>> Start
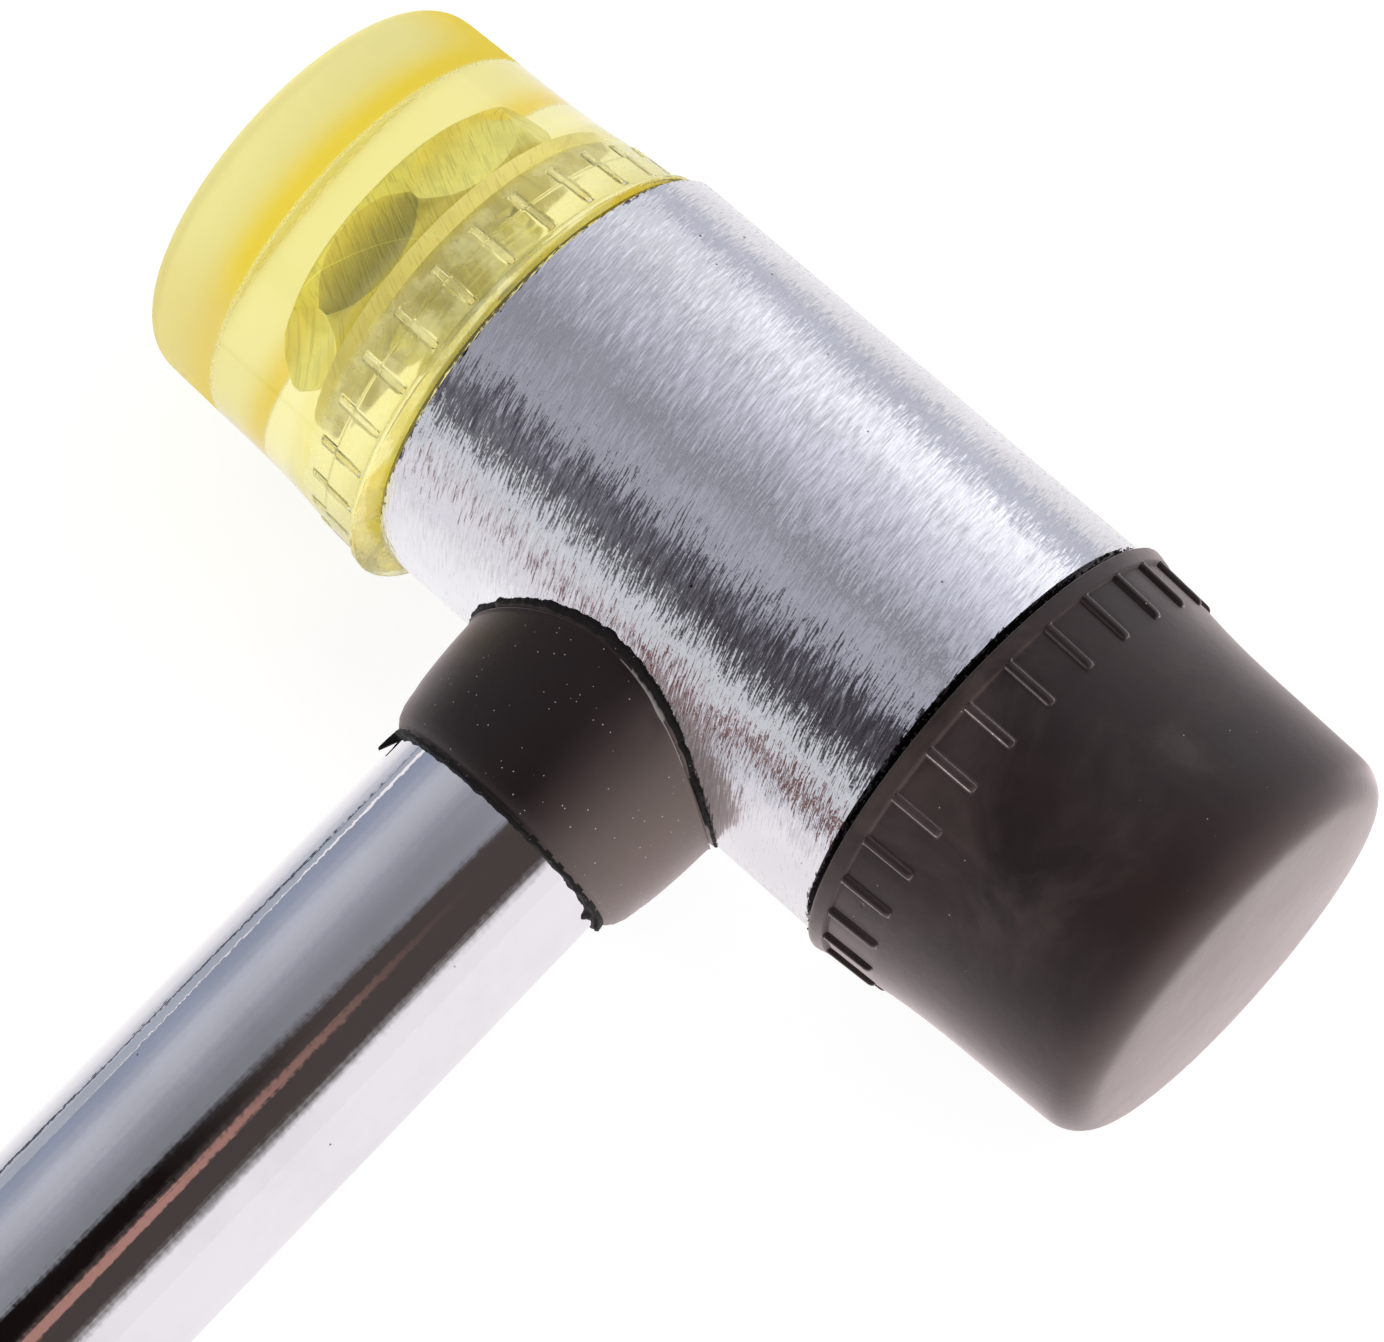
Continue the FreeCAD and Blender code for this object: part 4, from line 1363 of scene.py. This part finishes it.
def seen_through_face(tree, place):
    """The paper as it shows through the clear face: yellow close to the face's end."""
    end_x = -FACE_BASE - FACE_LENGTH
    from_end = tree.vector("SUBTRACT", place, (end_x - 9 * MM, HEAD.y, 0.0))
    away = tree.add("ShaderNodeVectorMath", {0: from_end}, operation="LENGTH").outputs["Value"]
    tinted = tree.where_both(away, (30 * MM, 10 * MM),
                             tree.split(place)[0], (end_x + 0.2 * MM, end_x - 0.8 * MM))
    return tree.mixed(tinted, WHITE, UNDER_CLEAR)


def floor_finish(studio):
    """Pale paper: white to the camera but for the shadow, with a near edge that metal mirrors."""
    material = bpy.data.materials.new("pale_paper")
    material.use_nodes = True
    tree = Tree(material.node_tree)
    place = tree.add("ShaderNodeTexCoord").outputs["Object"]
    mirrored = rays_that_see(tree, "Is Glossy Ray")
    through = rays_that_see(tree, "Is Transmission Ray")
    shown = tree.mixed(mirrored, (0.82, 0.82, 0.82), mirrored_sheet(tree, place))
    shown = tree.mixed(through, shown, seen_through_face(tree, place))
    glow = tree.add("ShaderNodeEmission", {"Color": shown, "Strength": 1.0}).outputs[0]
    plain = tree.most(mirrored, through)
    soft = tree.add("ShaderNodeBsdfDiffuse", {
        "Color": tree.mixed(plain, (0.24, 0.235, 0.235), BLACK)}).outputs[0]
    paper = tree.add("ShaderNodeBsdfDiffuse", {"Color": tuple(studio.floor)}).outputs[0]
    both = tree.add("ShaderNodeAddShader", {0: glow, 1: soft}).outputs[0]
    seen = rays_that_see(tree, "Is Camera Ray", "Is Glossy Ray", "Is Transmission Ray")
    tree.add("ShaderNodeOutputMaterial", {"Surface": tree.blended(seen, paper, both)})
    return material


FLOOR_REACH = 3.0
FLOOR_GAP = 0.02 * MM                    # keeps the floor clear of the mallet's lowest points
LAMP_SIZE = 0.5
AIM = Vector((1.83 * MM, HEAD.y - 8.195 * MM, HEAD.z))   # what the camera looks at


def add_floor(studio):
    bm = bmesh.new()
    bmesh.ops.create_grid(bm, x_segments=2, y_segments=2, size=FLOOR_REACH)
    mesh = bpy.data.meshes.new("floor")
    bm.to_mesh(mesh)
    bm.free()
    mesh.materials.append(floor_finish(studio))
    floor = bpy.data.objects.new("floor", mesh)
    floor.location.z = -FLOOR_GAP
    bpy.context.scene.collection.objects.link(floor)


def add_lamp(name, offset, power):
    """A round lamp aimed at the floor under the head, unseen by mirrors and clear plastic."""
    lamp = bpy.data.lights.new(name, "AREA")
    lamp.shape = "DISK"
    lamp.size = LAMP_SIZE
    lamp.energy = power
    carrier = bpy.data.objects.new(name, lamp)
    carrier.location = Vector((0.0, HEAD.y, 0.0)) + offset
    carrier.rotation_euler = (-offset).to_track_quat("-Z", "Y").to_euler()
    carrier.visible_glossy = False
    carrier.visible_transmission = False
    bpy.context.scene.collection.objects.link(carrier)


class MALLET_OT_set_studio(bpy.types.Operator):
    """Lay the floor, and set the surroundings and the two lamps"""

    bl_idname = "mallet.set_studio"
    bl_label = "Studio"

    def execute(self, context):
        studio = context.scene.mallet_studio
        context.scene.view_settings.view_transform = "Standard"
        set_world(studio)
        add_floor(studio)
        add_lamp("soft_lamp", Vector((0.25, 0.45, 0.85)), studio.lamp_power)
        add_lamp("side_lamp", Vector((0.85, -0.35, 0.30)), studio.side_power)
        return {"FINISHED"}


class MALLET_OT_place_camera(bpy.types.Operator):
    """Place the camera above the head, looking down the handle's side"""

    bl_idname = "mallet.place_camera"
    bl_label = "Camera"

    def execute(self, context):
        studio = context.scene.mallet_studio
        azimuth, elevation = studio.camera_azimuth, studio.camera_elevation
        back = Vector((math.cos(elevation) * math.cos(azimuth),
                       math.cos(elevation) * math.sin(azimuth), math.sin(elevation)))
        level = Vector((0, 0, 1)).cross(back).normalized()
        right = Matrix.Rotation(studio.camera_roll, 3, back) @ level
        up = back.cross(right)
        camera = bpy.data.cameras.new("camera")
        camera.lens = studio.lens
        camera.sensor_width = 36.0
        camera.clip_start = 0.01
        carrier = bpy.data.objects.new("camera", camera)
        carrier.matrix_world = Matrix.Translation(AIM + back * studio.camera_distance) @ Matrix(
            (right, up, back)).transposed().to_4x4()
        context.scene.collection.objects.link(carrier)
        context.scene.camera = carrier
        return {"FINISHED"}


class MALLET_PT_builder(bpy.types.Panel):
    """Lists the steps that build the mallet"""

    bl_label = "Mallet"
    bl_space_type = "VIEW_3D"
    bl_region_type = "UI"
    bl_category = "Mallet"

    def draw(self, context):
        for operator in OPERATORS:
            self.layout.operator(operator.bl_idname)


SETTINGS = {"mallet_faces": MalletFaceSettings, "mallet_metal": MalletMetalSettings,
            "mallet_rubber": MalletRubberSettings, "mallet_grip": MalletGripSettings,
            "mallet_studio": MalletStudioSettings}
OPERATORS = (MALLET_OT_finish_barrel, MALLET_OT_finish_handle, MALLET_OT_model_grip,
             MALLET_OT_model_collar, MALLET_OT_model_faces, MALLET_OT_model_fixings,
             MALLET_OT_set_studio, MALLET_OT_place_camera)
CLASSES = (*SETTINGS.values(), *OPERATORS, MALLET_PT_builder)


def register():
    for cls in CLASSES:
        bpy.utils.register_class(cls)
    for name, cls in SETTINGS.items():
        setattr(bpy.types.Scene, name, PointerProperty(type=cls))


def unregister():
    for name in SETTINGS:
        delattr(bpy.types.Scene, name)
    for cls in reversed(CLASSES):
        bpy.utils.unregister_class(cls)


def main():
    register()
    for step in (bpy.ops.mallet.finish_barrel, bpy.ops.mallet.finish_handle,
                 bpy.ops.mallet.model_grip, bpy.ops.mallet.model_collar, bpy.ops.mallet.model_faces,
                 bpy.ops.mallet.model_fixings, bpy.ops.mallet.set_studio,
                 bpy.ops.mallet.place_camera):
        step()


if __name__ == "__main__":
    main()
>> End
* **Written task**: Copy every line exactly. Leave nothing out.

* **Complete output**:
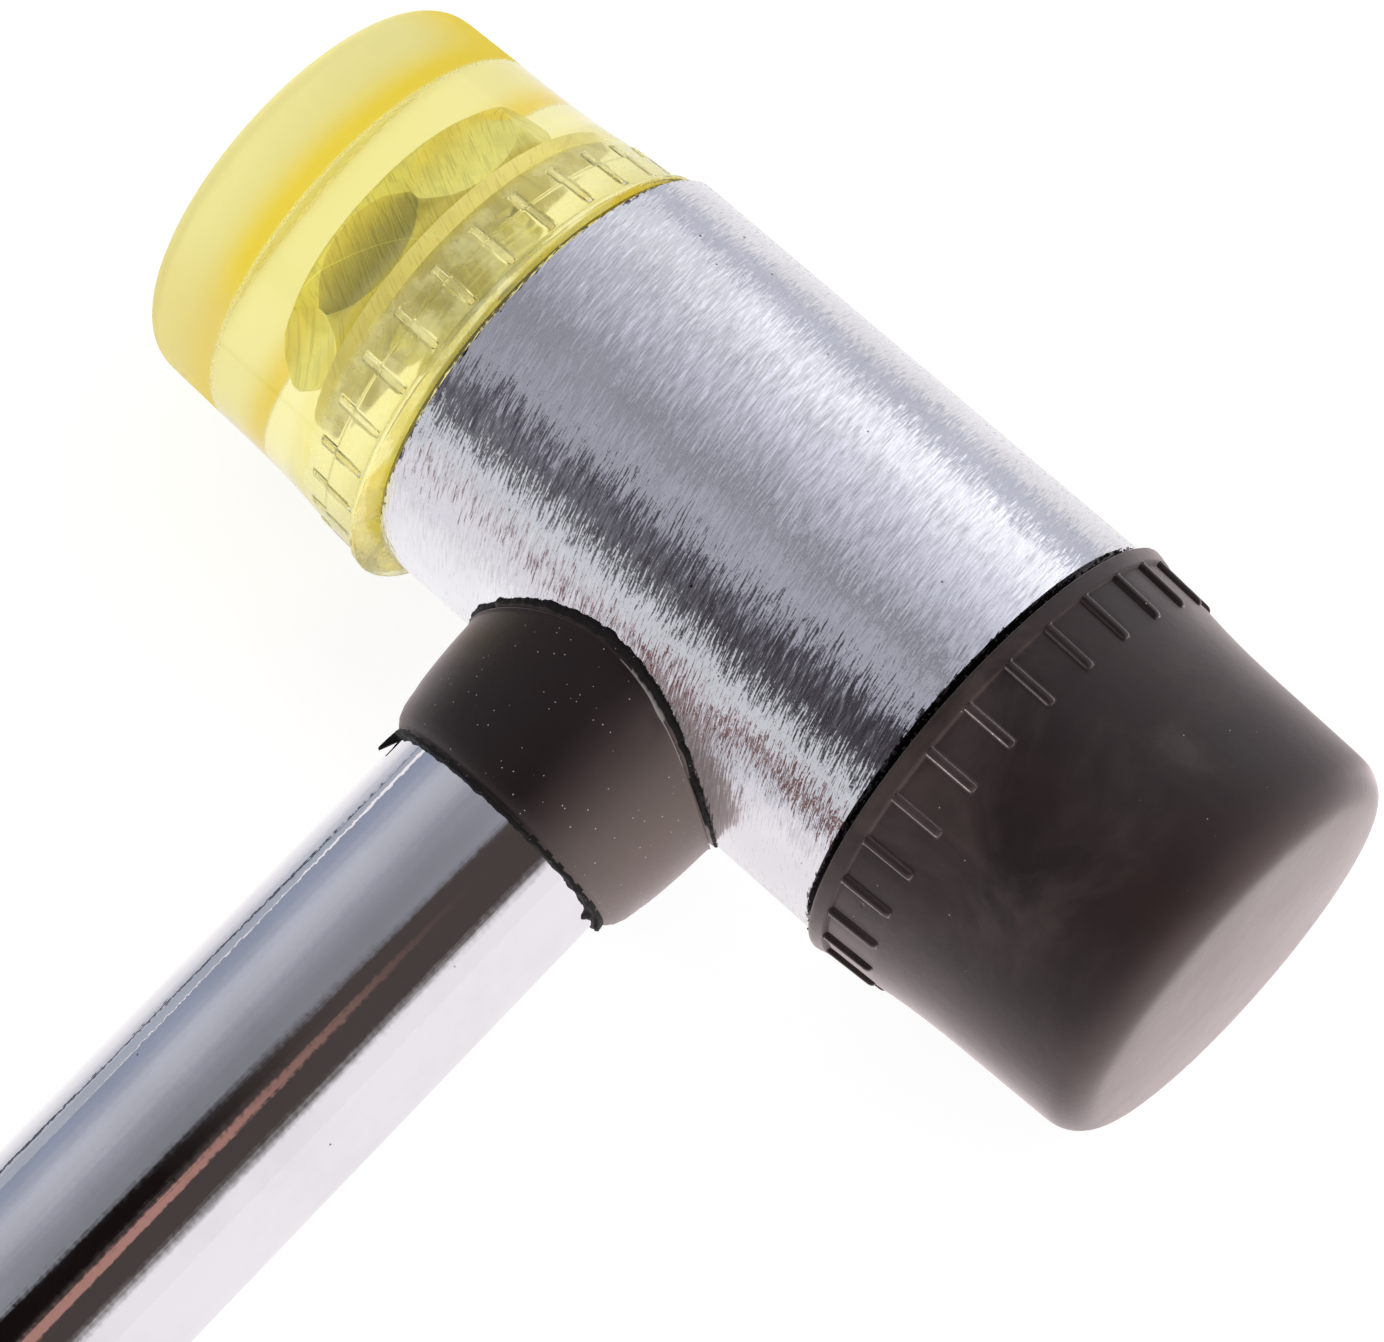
Continue the FreeCAD and Blender code for this object: part 4, from line 1363 of scene.py. This part finishes it.
def seen_through_face(tree, place):
    """The paper as it shows through the clear face: yellow close to the face's end."""
    end_x = -FACE_BASE - FACE_LENGTH
    from_end = tree.vector("SUBTRACT", place, (end_x - 9 * MM, HEAD.y, 0.0))
    away = tree.add("ShaderNodeVectorMath", {0: from_end}, operation="LENGTH").outputs["Value"]
    tinted = tree.where_both(away, (30 * MM, 10 * MM),
                             tree.split(place)[0], (end_x + 0.2 * MM, end_x - 0.8 * MM))
    return tree.mixed(tinted, WHITE, UNDER_CLEAR)


def floor_finish(studio):
    """Pale paper: white to the camera but for the shadow, with a near edge that metal mirrors."""
    material = bpy.data.materials.new("pale_paper")
    material.use_nodes = True
    tree = Tree(material.node_tree)
    place = tree.add("ShaderNodeTexCoord").outputs["Object"]
    mirrored = rays_that_see(tree, "Is Glossy Ray")
    through = rays_that_see(tree, "Is Transmission Ray")
    shown = tree.mixed(mirrored, (0.82, 0.82, 0.82), mirrored_sheet(tree, place))
    shown = tree.mixed(through, shown, seen_through_face(tree, place))
    glow = tree.add("ShaderNodeEmission", {"Color": shown, "Strength": 1.0}).outputs[0]
    plain = tree.most(mirrored, through)
    soft = tree.add("ShaderNodeBsdfDiffuse", {
        "Color": tree.mixed(plain, (0.24, 0.235, 0.235), BLACK)}).outputs[0]
    paper = tree.add("ShaderNodeBsdfDiffuse", {"Color": tuple(studio.floor)}).outputs[0]
    both = tree.add("ShaderNodeAddShader", {0: glow, 1: soft}).outputs[0]
    seen = rays_that_see(tree, "Is Camera Ray", "Is Glossy Ray", "Is Transmission Ray")
    tree.add("ShaderNodeOutputMaterial", {"Surface": tree.blended(seen, paper, both)})
    return material


FLOOR_REACH = 3.0
FLOOR_GAP = 0.02 * MM                    # keeps the floor clear of the mallet's lowest points
LAMP_SIZE = 0.5
AIM = Vector((1.83 * MM, HEAD.y - 8.195 * MM, HEAD.z))   # what the camera looks at


def add_floor(studio):
    bm = bmesh.new()
    bmesh.ops.create_grid(bm, x_segments=2, y_segments=2, size=FLOOR_REACH)
    mesh = bpy.data.meshes.new("floor")
    bm.to_mesh(mesh)
    bm.free()
    mesh.materials.append(floor_finish(studio))
    floor = bpy.data.objects.new("floor", mesh)
    floor.location.z = -FLOOR_GAP
    bpy.context.scene.collection.objects.link(floor)


def add_lamp(name, offset, power):
    """A round lamp aimed at the floor under the head, unseen by mirrors and clear plastic."""
    lamp = bpy.data.lights.new(name, "AREA")
    lamp.shape = "DISK"
    lamp.size = LAMP_SIZE
    lamp.energy = power
    carrier = bpy.data.objects.new(name, lamp)
    carrier.location = Vector((0.0, HEAD.y, 0.0)) + offset
    carrier.rotation_euler = (-offset).to_track_quat("-Z", "Y").to_euler()
    carrier.visible_glossy = False
    carrier.visible_transmission = False
    bpy.context.scene.collection.objects.link(carrier)


class MALLET_OT_set_studio(bpy.types.Operator):
    """Lay the floor, and set the surroundings and the two lamps"""

    bl_idname = "mallet.set_studio"
    bl_label = "Studio"

    def execute(self, context):
        studio = context.scene.mallet_studio
        context.scene.view_settings.view_transform = "Standard"
        set_world(studio)
        add_floor(studio)
        add_lamp("soft_lamp", Vector((0.25, 0.45, 0.85)), studio.lamp_power)
        add_lamp("side_lamp", Vector((0.85, -0.35, 0.30)), studio.side_power)
        return {"FINISHED"}


class MALLET_OT_place_camera(bpy.types.Operator):
    """Place the camera above the head, looking down the handle's side"""

    bl_idname = "mallet.place_camera"
    bl_label = "Camera"

    def execute(self, context):
        studio = context.scene.mallet_studio
        azimuth, elevation = studio.camera_azimuth, studio.camera_elevation
        back = Vector((math.cos(elevation) * math.cos(azimuth),
                       math.cos(elevation) * math.sin(azimuth), math.sin(elevation)))
        level = Vector((0, 0, 1)).cross(back).normalized()
        right = Matrix.Rotation(studio.camera_roll, 3, back) @ level
        up = back.cross(right)
        camera = bpy.data.cameras.new("camera")
        camera.lens = studio.lens
        camera.sensor_width = 36.0
        camera.clip_start = 0.01
        carrier = bpy.data.objects.new("camera", camera)
        carrier.matrix_world = Matrix.Translation(AIM + back * studio.camera_distance) @ Matrix(
            (right, up, back)).transposed().to_4x4()
        context.scene.collection.objects.link(carrier)
        context.scene.camera = carrier
        return {"FINISHED"}


class MALLET_PT_builder(bpy.types.Panel):
    """Lists the steps that build the mallet"""

    bl_label = "Mallet"
    bl_space_type = "VIEW_3D"
    bl_region_type = "UI"
    bl_category = "Mallet"

    def draw(self, context):
        for operator in OPERATORS:
            self.layout.operator(operator.bl_idname)


SETTINGS = {"mallet_faces": MalletFaceSettings, "mallet_metal": MalletMetalSettings,
            "mallet_rubber": MalletRubberSettings, "mallet_grip": MalletGripSettings,
            "mallet_studio": MalletStudioSettings}
OPERATORS = (MALLET_OT_finish_barrel, MALLET_OT_finish_handle, MALLET_OT_model_grip,
             MALLET_OT_model_collar, MALLET_OT_model_faces, MALLET_OT_model_fixings,
             MALLET_OT_set_studio, MALLET_OT_place_camera)
CLASSES = (*SETTINGS.values(), *OPERATORS, MALLET_PT_builder)


def register():
    for cls in CLASSES:
        bpy.utils.register_class(cls)
    for name, cls in SETTINGS.items():
        setattr(bpy.types.Scene, name, PointerProperty(type=cls))


def unregister():
    for name in SETTINGS:
        delattr(bpy.types.Scene, name)
    for cls in reversed(CLASSES):
        bpy.utils.unregister_class(cls)


def main():
    register()
    for step in (bpy.ops.mallet.finish_barrel, bpy.ops.mallet.finish_handle,
                 bpy.ops.mallet.model_grip, bpy.ops.mallet.model_collar, bpy.ops.mallet.model_faces,
                 bpy.ops.mallet.model_fixings, bpy.ops.mallet.set_studio,
                 bpy.ops.mallet.place_camera):
        step()


if __name__ == "__main__":
    main()